HC: So as we get ready to celebrate the 75th anniversary of NATO’s and you think about 75 years ago, there were 12 countries. Now, absolutely, we hope Sweden’s entrance will be very quickly. In Washington, in July, we’re going to celebrate an alliance of 32 and a border that goes from the Arctic to the Mediterranean. This is a source of great strength.

And I think putting aside the politics in the United States, NATO has drawn up regional defense plans for the first time since the end of the Cold War. We have members focusing on increasing their security and defense and understanding that warfare crosses so many domains. There’s, you know, information space that warfare, the economic domain, space, cyber.

This is, again, tragically Manuel we can’t say that “never again” because we see Europe, the continent is at war again. But I think we can clearly say “never alone”. And I think this has been the powerful message for Finland and Sweden to transform their own status of neutrality into joining an alliance that’s extremely powerful. But you’re absolutely right. Many Americans are questioning and have been questioning for some time the value of allies.

They see the costs and what they believe as an unfair sharing of those costs, that the United States has the preponderance of the weight of military strength and security. We see that happening in the Red Sea right now. We see that happening in the Indo-Pacific. And so they understand costs. I think where we have fallen short in the United States, we have to also talk about the benefits of having 31 allies standing shoulder to shoulder with us.

And of course, the first time NATO has ever invoked Article 5, the attack against one, an attack against all, was after 9-11. And we need to remind the American people that we received benefits from this great alliance system. But there are costs in the investment in that security alliance.

MM: Quick question and then we move to the final bit, which I want to ask you about the Indo-Pacific, which you raised, and China and Taiwan. But there were constant rumors during the Trump administration of Trump sort of thinking about leaving NATO. There was just a big reporting recently on Trump.

HC: Yes, Thierry Breton shared with us that insight yes.

MM: Thierry Breton shared this moment of Trump saying that the U.S. would not abide by Article 5 commitments. Is this a real potential challenge that Europeans should keep in mind, the US either leaving or behaving in a way that renders the alliance ineffective in its fundamental mandate of continental defense of Europe?

HC: If you remember the haunting words of then Secretary of Defense Robert Gates, I think it was in 2011 and he really warned that if Europe continues to not spend sufficiently on its security defense, that this would cause a real challenge for the United States and the American people’s continued support.

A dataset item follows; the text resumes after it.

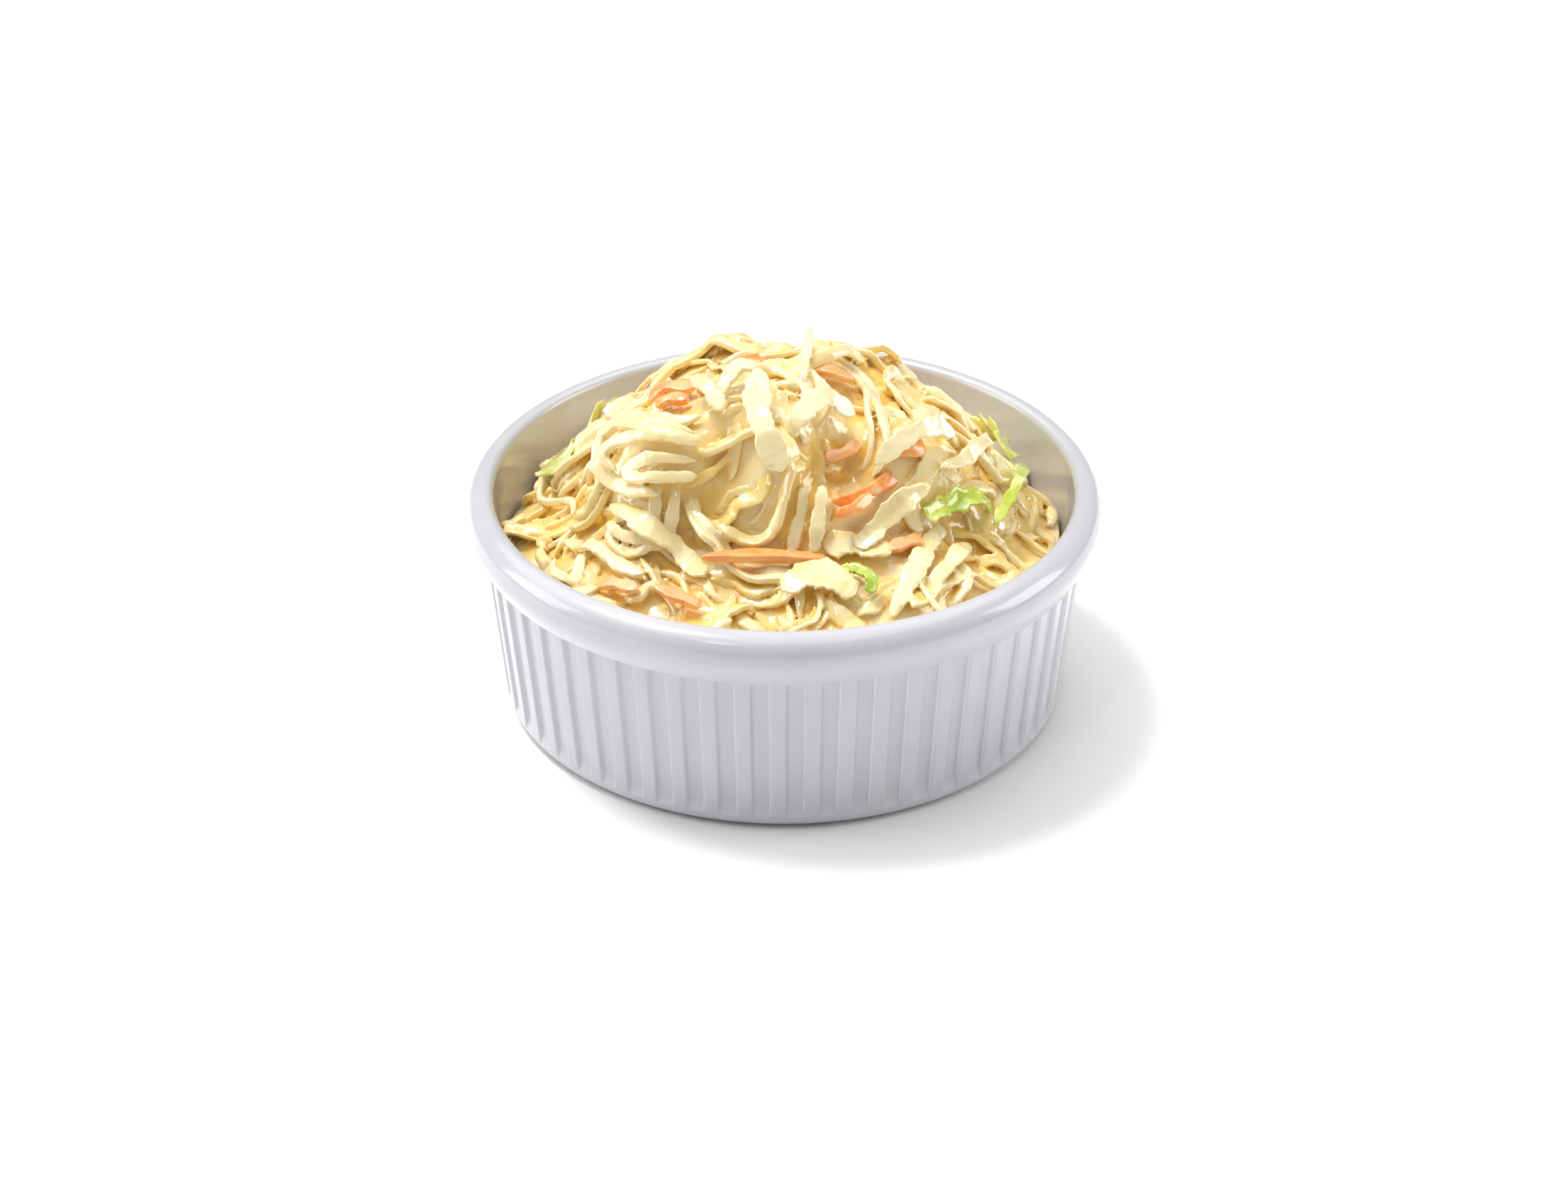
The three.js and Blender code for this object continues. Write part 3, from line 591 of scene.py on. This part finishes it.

I think we’ve seen again, while Donald Trump has taken this to the most extreme level of questioning whether the United States would remain in an alliance that it helped create for its own security and prosperity, that this has been over successive Republican and Democratic administrations warning that American support would continue to reduce.

It was Barack Obama who said that Europeans were free riding. Again, this has been a progression, that it’s been flashing a danger sign to us, and I think we haven’t taken it as as seriously as we can. Look, Article 5 is about the credibility and trust that our allies will be there when we need them. It’s not whether we invoke it or not invoke it.

It’s that credibility and it’s the assurance that it will be there. And the former president shook that very profoundly during his time in office. But we’ve seen a counter reaction. We’ve seen in the United States public opinion about NATO actually increasing during President Trump’s administration. Because, you know, when you start shaking the tenets of something that’s very valuable to the United States, you do the exact opposite.

You create that desire to maintain it. Just recently, Congress passed a bill that it will require an act of Congress for the United States to withdraw from NATO. We have to do a much better job of talking to the American people about the benefits.

MM: Let me ask you a final question. It’s a big topic, but of course, it’s about the rise of China, how this is changing the structure of power globally, the China-U.S. relationship. But it’s on the transatlantic take on this. What role do you see for the transatlantic relationship in the Indo-Pacific, if any? I mean, is it limited to the trade and economic piece, sort of building a belt of economic entanglement with China that allows us to influence the way China behaves?

Is it about expanding security commitments on the part of the Europeans to the Indo-Pacific? Some of them have done this individually, not as an alliance, of course, but how does that look? And would further European commitment in the region elevate the importance of Europeans for Americans? Just how does this change in power, in the rise of the Indo-Pacific, play into the transatlantic relationship?

HC: It’s such an important question, thank you. I come back down to the reason that the transatlantic approach to the Indo-Pacific is so important is it’s about values and how we want the future of the international system to look like. Do we want it to be about protection of privacy or do we want it about a surveillance state?

Do we want it to be about larger powers that take regional hegemony and dominate their neighbors? Or do we want countries to choose their alliances, choose their economic sovereignty? What world do we want? That’s what’s so important. And that’s why the Europeans are so important to getting this policy right towards the Indo-Pacific. Yes, the United States has a security architecture in the Indo-Pacific that Europeans don’t.

Bilateral defense treaties with Japan, with Korea, the Philippines, Australia. That’s very different. But Europe also relies on America’s military strength in the Indo-Pacific to keep those sea lanes free and open. So we are all tied to this. And so we have to work together. U.S. policy in the Indo-Pacific will not be as strong and effective unless our allies stand shoulder to shoulder with us.

And we know these are difficult decisions about our economic future, but we have to take them together as I said, never alone, always together. And we have to to work very hard to make sure that Europe and the United States, we have different approaches to the region that we stay shoulder to shoulder, and then we’ll get it right.

MM: Well, that’s a wonderful message to end on. Heather, thank you so much again for being here and for sharing with us your analysis, your thoughts on the state of the transatlantic relationship in this very, very important year.

HC: Manuel thank you. The great thing about traveling within the transatlantic community, you always feel at home. Thank you.